SA power, water crisis spurs eco-building demand

NOVEMBER 16, 2015

High demand for affordable, innovative eco-building coupled with dramatic rise in green-star certified projects; Estate agencies report ‘green’ homes are more sought-after by top-end buyers

Soaring electricity prices, frequent load-shedding and crippling drought has seen a surge in green developments nationwide as landlords seek to ease their reliance on the strained and ailing national grid.

Backing this trend is the sharp rise in eco-friendly buildings which have been green star certified by the Green Building Council of SA (GBCSA) – from four in 2010 to 56 during 2015 alone (January up to mid-October), bringing the total in the country to 121. The trend is spurred by buyers’ eagerness to have homes and businesses which are load-shedding ready, and also boast a reduced environmental impact, according to real estate agencies Pam Golding and Seeff.

Developers and home owners are more willing than ever to fork out for eco-building solutions, given the long-term savings amid surging electricity prices and increasing water scarcity, according to green building solutions firm Rhino Green Building.

The firm has been involved with the development of the entirely off-grid Rhino Group showcase home, House Rhino, which is located at Crossways Farm Village outside Port Elizabeth and recently won acclaim at a global sustainability conference in the UK.

The home is unique for South Africa and, according to green building academics, one of about 50 globally to incorporate unique water and energy-centric eco-building solutions, making it a green energy generator (also known as energy-plus houses). House Rhino treats its black and grey water using a high-tech filtration processes, while natural aqua-gardens allow for a chemical-free swimming pool. It also harvests rainwater.

According to architectural designer and Rhino Green Building director Ian van der Westhuizen, there is an increasing need to “respect and promote the importance of green design principals” given the electricity crisis and increasing scarcity of water. The firm focused on combining water and energy-centric eco-solutions, such as was used for House Rhino, he said.

“We are at the forefront of exploring innovative eco-building methods. We work with architects, engineers and developers in order to incorporate cost-effective and cutting-edge green building solutions on their projects,” Van der Westhuizen said.

The firm is now involved in developing other green residences at Crossways Farm Village. It was also involved in the construction phase of the nearby R1.7-billion Baywest Mall. 

Government has also joined the green building trend, with the departments of Environmental Affairs in the Western Cape, Public Works in Kwa-Zulu Natal and the City of Cape Town all boasting Green Star SA rated state buildings.

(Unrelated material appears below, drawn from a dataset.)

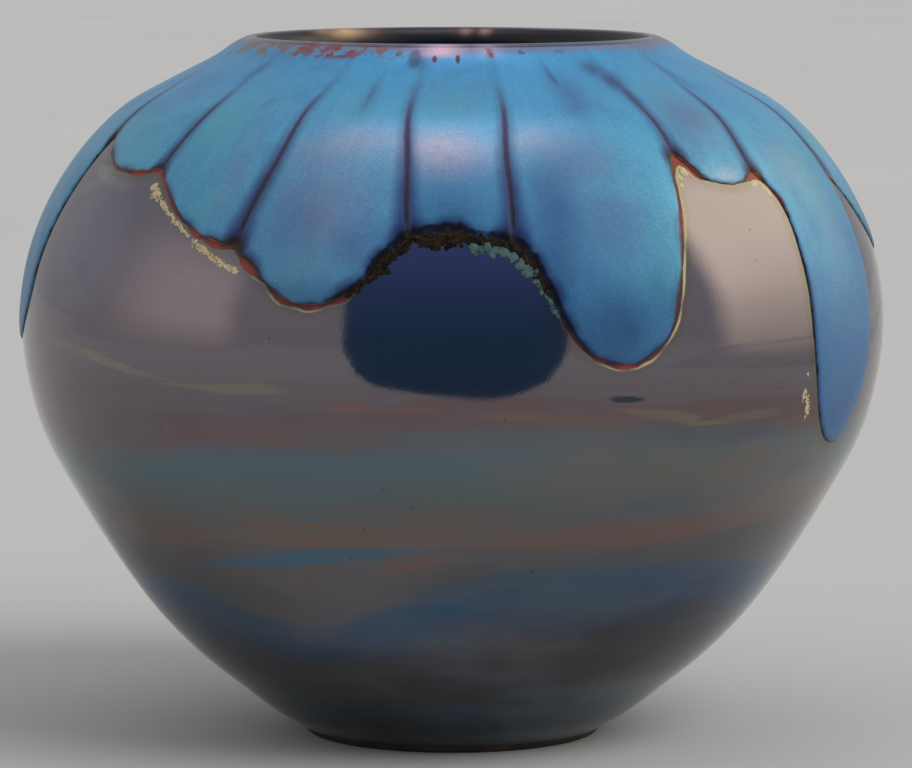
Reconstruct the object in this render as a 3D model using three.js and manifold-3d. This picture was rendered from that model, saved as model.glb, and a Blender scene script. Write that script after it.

“Apart from the obvious cost savings associated with sustainable and energy efficient buildings, hopefully those who live and work in green buildings will start to see the [cost, health, and lifestyle] benefits of doing so,” said GBCSA chief technical officer, Manfred Braune.

“Corporate South Africa will benefit from the cost savings – direct and in terms of increased productivity – increased asset value and return on investment, as well as increased global competiveness.”

Braune said that issues feeding into the demand for green building included:

  • Rising electricity prices, which have put energy efficiency onto many agendas, while load-shedding was causing property owners and occupiers to seek alternative energy sources;
  • A rising awareness of humans’ impact on – and role in – protecting the environment. An increased consciousness of water scarcity, for example, appeared to be resulting in an increase in the installation of rainwater catchment devices, grey water systems and low-flow taps; and
  • Several major banks and property funds which were differentiating themselves in terms of green buildings.

Department of Construction Management academic at the Nelson Mandela Metropolitan University, Chris Allen, along with colleague Katharina Crafford, co-authored a study of House Rhino and the benefits of green building.

“This paper reports on a case study of an energy-plus residential building in South Africa, one of the first of this project type on the African continent. House Rhino... provided an unprecedented opportunity to research the potential for a residential energy-plus building as a proof of concept for a future where energy and water are rare commodities. House Rhino combines active and passive features in a modern residential design that has been created as a living lab,” the paper’s abstract reads.

Allen presented their study, African Energy-Plus construction: A case study of House Rhino, at the international sustainability conference known as SEEDS (Sustainable Ecological Engineering Design for Society) at Leeds Beckett University in the UK in September.

The firm also incorporates other unique, but utilitarian green building concepts, such as light-weight concrete.

“The light-weight concrete walls aid in sound proofing as well as thermal insulation,” explained fellow Rhino Green Building director, Jarred van Niekerk. “It’s a fast means of construction and our team can construct up to 150m² of wall in nine hours.”